Sweet Land Stories is a collection of short fiction by E. L. Doctorow published in 2004 by Random House.

==Stories==
- "A House on the Plains" (The New Yorker, June 18, 2001)
- "Baby Wilson" (The New Yorker, March 25, 2002)
- "Jolene: A Life" (The New Yorker, December 23/30, 2002)
- "Walter John Harmon" (The New Yorker, May 12, 2003)
- "Child, Dead, In the Rose Garden" (Virginia Quarterly Review, Spring 2004)

==Reception==
New York Times literary critic Kakutani, Michiko considers these tales less "full-fledged stories" than mere sketches for proposed film adaptions.
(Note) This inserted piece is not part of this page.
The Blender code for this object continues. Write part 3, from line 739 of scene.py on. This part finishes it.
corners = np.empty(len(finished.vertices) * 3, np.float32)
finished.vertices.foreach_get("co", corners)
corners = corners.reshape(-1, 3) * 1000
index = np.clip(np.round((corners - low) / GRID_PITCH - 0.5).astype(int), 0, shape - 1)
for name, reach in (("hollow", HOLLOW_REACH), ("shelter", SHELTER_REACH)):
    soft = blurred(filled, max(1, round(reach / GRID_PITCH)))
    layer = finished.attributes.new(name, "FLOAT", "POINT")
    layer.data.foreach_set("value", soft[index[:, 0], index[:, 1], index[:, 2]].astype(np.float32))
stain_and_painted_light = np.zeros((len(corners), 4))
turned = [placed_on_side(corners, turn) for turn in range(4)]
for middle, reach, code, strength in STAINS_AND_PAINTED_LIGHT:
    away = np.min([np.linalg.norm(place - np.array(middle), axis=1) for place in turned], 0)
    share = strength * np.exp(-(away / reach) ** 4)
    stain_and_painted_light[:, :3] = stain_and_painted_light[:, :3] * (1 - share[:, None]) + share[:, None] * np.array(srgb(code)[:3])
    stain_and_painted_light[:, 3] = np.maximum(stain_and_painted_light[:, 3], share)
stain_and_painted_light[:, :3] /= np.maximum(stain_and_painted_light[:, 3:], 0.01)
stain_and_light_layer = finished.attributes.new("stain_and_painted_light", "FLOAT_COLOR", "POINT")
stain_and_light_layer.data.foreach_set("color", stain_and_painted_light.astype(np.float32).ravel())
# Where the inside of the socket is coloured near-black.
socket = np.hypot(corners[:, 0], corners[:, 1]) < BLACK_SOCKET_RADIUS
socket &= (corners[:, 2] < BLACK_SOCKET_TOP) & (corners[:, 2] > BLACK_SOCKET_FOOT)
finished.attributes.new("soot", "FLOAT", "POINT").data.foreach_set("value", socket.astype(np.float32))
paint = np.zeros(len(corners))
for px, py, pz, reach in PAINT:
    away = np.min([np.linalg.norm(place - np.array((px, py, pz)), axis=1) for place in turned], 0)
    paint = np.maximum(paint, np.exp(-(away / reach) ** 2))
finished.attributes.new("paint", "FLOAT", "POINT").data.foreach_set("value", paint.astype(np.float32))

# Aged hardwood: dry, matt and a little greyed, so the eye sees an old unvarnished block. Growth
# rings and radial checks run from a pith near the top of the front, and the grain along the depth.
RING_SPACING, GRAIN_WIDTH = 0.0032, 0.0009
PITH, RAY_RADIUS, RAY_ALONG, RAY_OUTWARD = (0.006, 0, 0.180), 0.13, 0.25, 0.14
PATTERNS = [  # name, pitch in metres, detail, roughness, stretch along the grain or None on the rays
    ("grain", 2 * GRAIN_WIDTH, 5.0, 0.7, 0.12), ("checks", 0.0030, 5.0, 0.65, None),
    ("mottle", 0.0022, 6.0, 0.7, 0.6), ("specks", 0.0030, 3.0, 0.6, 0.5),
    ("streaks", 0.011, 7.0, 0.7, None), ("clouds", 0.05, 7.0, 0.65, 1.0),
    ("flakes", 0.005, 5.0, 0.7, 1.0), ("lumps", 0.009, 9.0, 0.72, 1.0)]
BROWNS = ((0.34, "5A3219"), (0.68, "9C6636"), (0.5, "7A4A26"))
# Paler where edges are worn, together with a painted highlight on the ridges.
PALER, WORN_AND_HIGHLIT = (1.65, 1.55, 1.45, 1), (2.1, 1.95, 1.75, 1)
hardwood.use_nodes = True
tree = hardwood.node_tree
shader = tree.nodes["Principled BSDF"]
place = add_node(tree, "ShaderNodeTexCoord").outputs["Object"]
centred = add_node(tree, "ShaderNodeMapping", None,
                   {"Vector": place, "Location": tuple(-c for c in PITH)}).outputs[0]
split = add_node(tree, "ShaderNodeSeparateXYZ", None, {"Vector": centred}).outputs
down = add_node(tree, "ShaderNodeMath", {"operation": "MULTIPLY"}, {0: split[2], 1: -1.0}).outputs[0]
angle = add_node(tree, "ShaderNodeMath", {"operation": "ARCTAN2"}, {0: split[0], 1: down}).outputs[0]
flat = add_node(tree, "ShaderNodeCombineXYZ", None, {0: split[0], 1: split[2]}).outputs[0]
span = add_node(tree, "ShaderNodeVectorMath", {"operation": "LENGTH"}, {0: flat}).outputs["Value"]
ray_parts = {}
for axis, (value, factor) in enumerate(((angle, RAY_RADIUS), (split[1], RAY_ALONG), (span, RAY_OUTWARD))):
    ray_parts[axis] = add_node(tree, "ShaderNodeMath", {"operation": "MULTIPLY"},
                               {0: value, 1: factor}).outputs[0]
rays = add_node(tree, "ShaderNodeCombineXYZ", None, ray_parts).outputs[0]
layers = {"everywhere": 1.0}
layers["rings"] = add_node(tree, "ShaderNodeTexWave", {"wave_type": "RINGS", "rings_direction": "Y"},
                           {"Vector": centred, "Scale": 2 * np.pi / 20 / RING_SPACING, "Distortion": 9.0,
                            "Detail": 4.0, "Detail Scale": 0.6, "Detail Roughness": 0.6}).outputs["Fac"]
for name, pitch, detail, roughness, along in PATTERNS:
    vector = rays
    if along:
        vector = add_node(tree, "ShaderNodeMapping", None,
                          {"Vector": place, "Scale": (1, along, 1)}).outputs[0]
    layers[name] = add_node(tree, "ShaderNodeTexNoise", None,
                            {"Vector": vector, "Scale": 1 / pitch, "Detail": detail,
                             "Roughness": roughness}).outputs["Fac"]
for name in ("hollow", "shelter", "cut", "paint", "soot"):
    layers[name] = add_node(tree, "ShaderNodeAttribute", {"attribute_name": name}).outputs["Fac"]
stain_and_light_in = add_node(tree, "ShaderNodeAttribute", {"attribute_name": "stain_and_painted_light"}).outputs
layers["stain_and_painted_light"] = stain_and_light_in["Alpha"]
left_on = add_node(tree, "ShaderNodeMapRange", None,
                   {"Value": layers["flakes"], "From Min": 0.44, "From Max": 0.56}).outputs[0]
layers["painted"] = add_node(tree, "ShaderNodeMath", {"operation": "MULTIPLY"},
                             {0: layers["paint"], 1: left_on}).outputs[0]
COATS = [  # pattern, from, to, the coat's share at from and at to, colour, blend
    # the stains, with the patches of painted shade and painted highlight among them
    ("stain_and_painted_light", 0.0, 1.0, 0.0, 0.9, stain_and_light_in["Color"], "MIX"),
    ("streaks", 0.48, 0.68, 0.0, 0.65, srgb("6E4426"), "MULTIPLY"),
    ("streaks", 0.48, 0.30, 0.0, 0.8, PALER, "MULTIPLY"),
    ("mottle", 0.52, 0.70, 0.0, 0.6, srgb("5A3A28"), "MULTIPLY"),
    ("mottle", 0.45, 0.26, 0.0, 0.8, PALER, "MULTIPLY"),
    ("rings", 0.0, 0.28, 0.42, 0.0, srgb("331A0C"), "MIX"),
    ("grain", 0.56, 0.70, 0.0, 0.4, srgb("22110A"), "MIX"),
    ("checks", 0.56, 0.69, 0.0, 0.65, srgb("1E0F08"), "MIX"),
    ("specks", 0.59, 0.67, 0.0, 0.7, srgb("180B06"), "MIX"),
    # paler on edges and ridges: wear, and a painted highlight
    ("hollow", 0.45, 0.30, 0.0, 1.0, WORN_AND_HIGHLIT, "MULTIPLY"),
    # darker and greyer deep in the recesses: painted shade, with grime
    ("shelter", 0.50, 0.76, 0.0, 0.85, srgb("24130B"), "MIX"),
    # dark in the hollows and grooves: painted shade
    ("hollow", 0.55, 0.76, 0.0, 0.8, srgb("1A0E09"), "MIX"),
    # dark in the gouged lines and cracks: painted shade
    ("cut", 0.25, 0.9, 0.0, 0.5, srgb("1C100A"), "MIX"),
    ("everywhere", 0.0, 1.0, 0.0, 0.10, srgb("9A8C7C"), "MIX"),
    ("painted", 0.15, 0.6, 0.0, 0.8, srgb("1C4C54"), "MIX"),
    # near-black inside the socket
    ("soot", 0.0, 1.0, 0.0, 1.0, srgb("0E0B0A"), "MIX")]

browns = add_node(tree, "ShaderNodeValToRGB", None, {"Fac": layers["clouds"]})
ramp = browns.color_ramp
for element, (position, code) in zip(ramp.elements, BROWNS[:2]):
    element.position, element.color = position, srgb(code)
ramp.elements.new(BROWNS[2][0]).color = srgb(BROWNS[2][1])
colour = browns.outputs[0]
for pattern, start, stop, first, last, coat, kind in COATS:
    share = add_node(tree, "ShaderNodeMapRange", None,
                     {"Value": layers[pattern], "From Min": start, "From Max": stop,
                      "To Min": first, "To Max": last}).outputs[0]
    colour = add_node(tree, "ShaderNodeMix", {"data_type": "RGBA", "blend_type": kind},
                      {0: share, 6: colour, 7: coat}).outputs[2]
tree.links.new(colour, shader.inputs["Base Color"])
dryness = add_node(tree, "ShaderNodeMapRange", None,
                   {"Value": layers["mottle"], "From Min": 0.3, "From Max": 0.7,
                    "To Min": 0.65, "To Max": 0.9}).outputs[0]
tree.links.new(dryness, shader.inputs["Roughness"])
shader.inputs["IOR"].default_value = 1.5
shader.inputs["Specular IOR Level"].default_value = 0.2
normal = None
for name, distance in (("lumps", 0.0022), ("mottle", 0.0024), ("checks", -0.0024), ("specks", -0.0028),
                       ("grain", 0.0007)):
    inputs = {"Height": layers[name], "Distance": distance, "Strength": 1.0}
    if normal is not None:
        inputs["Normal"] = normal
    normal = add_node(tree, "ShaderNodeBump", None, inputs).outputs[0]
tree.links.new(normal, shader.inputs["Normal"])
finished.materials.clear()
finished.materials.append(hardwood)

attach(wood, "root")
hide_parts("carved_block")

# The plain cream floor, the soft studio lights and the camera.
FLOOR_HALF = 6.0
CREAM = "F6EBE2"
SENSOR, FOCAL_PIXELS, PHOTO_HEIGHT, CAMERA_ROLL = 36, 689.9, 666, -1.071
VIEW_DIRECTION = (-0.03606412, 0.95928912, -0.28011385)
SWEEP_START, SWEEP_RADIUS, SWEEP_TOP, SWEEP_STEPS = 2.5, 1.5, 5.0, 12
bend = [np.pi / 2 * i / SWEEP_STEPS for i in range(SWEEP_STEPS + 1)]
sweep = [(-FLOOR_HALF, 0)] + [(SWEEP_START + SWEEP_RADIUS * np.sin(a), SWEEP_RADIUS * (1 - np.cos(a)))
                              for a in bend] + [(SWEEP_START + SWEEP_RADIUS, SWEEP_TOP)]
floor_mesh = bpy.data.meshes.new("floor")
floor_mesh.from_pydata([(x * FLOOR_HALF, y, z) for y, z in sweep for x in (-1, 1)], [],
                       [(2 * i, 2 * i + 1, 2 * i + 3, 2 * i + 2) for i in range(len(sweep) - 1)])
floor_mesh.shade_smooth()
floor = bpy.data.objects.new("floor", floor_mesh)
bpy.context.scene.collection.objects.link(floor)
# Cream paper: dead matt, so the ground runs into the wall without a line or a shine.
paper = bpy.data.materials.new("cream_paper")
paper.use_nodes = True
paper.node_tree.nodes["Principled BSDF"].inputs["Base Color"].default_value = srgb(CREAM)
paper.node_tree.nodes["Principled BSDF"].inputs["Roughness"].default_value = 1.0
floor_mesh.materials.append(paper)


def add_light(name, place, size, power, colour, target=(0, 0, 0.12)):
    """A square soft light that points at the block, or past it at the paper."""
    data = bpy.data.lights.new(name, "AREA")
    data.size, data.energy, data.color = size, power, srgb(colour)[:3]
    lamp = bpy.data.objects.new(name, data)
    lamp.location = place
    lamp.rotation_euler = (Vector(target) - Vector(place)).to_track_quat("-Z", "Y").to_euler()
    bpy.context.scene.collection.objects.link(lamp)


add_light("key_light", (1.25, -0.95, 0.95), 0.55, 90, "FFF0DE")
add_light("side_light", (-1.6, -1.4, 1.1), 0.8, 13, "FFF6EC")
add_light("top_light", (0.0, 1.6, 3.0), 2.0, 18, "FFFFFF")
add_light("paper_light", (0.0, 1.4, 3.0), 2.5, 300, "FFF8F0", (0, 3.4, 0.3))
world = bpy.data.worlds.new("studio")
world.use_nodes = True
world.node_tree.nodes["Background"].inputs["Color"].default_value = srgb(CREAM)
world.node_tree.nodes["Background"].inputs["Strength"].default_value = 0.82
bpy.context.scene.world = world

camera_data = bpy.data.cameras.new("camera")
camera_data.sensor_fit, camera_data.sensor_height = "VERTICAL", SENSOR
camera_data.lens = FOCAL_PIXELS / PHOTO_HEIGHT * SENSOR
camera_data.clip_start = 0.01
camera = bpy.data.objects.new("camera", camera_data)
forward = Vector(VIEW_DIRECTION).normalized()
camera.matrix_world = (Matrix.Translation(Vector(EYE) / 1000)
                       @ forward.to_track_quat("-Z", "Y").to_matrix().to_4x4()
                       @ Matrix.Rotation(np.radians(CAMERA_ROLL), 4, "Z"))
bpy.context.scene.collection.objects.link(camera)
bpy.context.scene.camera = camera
The people in these stories tend to be paper doll creations: flat, one-dimensional and painted in one or two primary colors...for the most part these stories do not unfold to make a larger point. Nor do they provide the reader with glimpses of their characters' inner lives or wider vistas of the worlds they inhabit."

Reviewer Colin Greenland at The Guardian credits Doctorow for his "dirty realism" reminiscent of works by Raymond Carver, Jayne Anne Phillips and Tobias Wolff.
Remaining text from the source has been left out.